Gallery Share (15 mins)

Each group shares their map and explains the choices made.

Facilitator Prompts:

  • What did you intentionally leave out?
  • Who owns the narrative of identity in Australia?
  • How does your representation change depending on audience?

Break – 10 mins

Encourage students to take a mindful walk and observe the environment around them. Prompt reflection: “What in your surroundings makes you feel like you’re in Australia right now?”


Part 3: Hidden in Plain Sight (45 mins)

Activity Title: Decoding Identity in Media and Art

Purpose: To stretch analytical thinking, questioning representations of Australian identity in pop culture and media.

Stimulus Exploration (25 mins)

Students analyse short excerpts from varied media sources (printed):

  • Excerpt from My Island Home (Christine Anu)
  • Artwork by Archibald Prize finalists
  • Short scene transcript from Redfern Now
  • Australian advertisement (BBQ product, insurance, etc.)
  • Political snippet from a national leaders’ debate

Small groups analyse one item each using guiding questions:

  • Who is being represented?
  • Who is excluded?
  • Which stereotypes are reinforced or challenged?
  • How is ‘Australian-ness’ portrayed?

Students then report their brief findings to the class in a 1-minute statement as a “Media Critic”.

Whole Class Synthesis (10 mins)

Facilitator charts the findings under columns:

  • “Inclusivity”
  • “Stereotypes”
  • “Truths and Tensions”

Reflection question: “How has your view of what it means to be Australian changed today?”


Part 4: Me and We (40 mins)

Activity Title: Creative Response – Postcards to Australia

Purpose: To consolidate learning and allow creative self-expression.

Task Instructions:

Each student creates a stylised, visual “Postcard to Australia” depicting:

  • Their current perspective on Australian identity
  • A message to the country about what they value, question, or hope for
  • Visual symbols, one quote, and 1–2 written sentences

Art materials or digital drawing tools can be used.

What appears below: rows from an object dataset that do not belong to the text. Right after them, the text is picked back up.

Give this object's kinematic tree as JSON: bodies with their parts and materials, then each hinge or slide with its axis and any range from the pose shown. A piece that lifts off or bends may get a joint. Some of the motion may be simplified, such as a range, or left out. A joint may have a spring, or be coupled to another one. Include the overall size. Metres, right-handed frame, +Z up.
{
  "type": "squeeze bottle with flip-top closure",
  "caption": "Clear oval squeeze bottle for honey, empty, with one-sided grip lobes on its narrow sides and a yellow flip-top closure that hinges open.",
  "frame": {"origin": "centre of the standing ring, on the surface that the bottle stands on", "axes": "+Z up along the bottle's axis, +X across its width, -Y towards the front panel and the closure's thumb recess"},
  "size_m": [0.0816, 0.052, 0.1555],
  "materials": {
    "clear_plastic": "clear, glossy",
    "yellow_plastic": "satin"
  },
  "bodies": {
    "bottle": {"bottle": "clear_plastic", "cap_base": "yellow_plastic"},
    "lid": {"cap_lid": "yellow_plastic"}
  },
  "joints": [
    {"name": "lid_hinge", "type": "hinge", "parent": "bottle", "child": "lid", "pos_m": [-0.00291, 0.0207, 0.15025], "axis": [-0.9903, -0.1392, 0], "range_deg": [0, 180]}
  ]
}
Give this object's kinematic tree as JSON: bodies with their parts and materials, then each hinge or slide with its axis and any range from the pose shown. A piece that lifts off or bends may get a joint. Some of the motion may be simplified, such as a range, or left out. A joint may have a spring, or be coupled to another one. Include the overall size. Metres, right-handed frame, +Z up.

Students complete final reflection sheet:

  • One insight I gained today…
  • One identity I want to learn more about…
  • If I were to define Australian identity in 3 words, it would be...

Option to voluntarily present postcards in a sharing circle.


Assessment Opportunities

Formative Assessment:

  • Observation of collaboration and engagement in group work
  • Contributions in discussions, gallery walk, and class analysis
  • Depth of thought in identity map and final reflection

Summative Assessment:

  • Creative artefact: Postcard to Australia (creativity, symbolism, and insight)
  • Reflection sheet (self-assessment)

Differentiation

  • EAL/D students: Provide visual aids and sentence scaffolding.
  • Students with learning difficulties: Focus on oral expression and provide one-on-one check-ins before independent activities.
  • Extension opportunities: Encourage deeper symbolism, abstract visual representation, and critical commentary on identity narratives.

Teacher Reflection Prompt

After the class, consider:

  • Which students explored their identity in new or unexpected ways?
  • What representations sparked the most discussion or discomfort – and why?
  • How can you extend this topic across disciplines (e.g., literature, history, Aboriginal studies)?

Closing Thought

“Identity is not given, it is created — shaped by stories we carry and stories we choose to share.”


Australian Curriculum Links

This lesson builds holistic capabilities by connecting personal experience to national narratives and developing awareness of the diversity within modern Australia, aligned with:

  • General Capabilities: Personal and Social Capability, Critical and Creative Thinking, Intercultural Understanding.
  • Humanities and Social Sciences (Senior): Understandings of self and society, values, ethics, and the construction of identity.
  • The Arts (Senior Visual Arts/Media Arts): Analysis and reflection through creative mediums.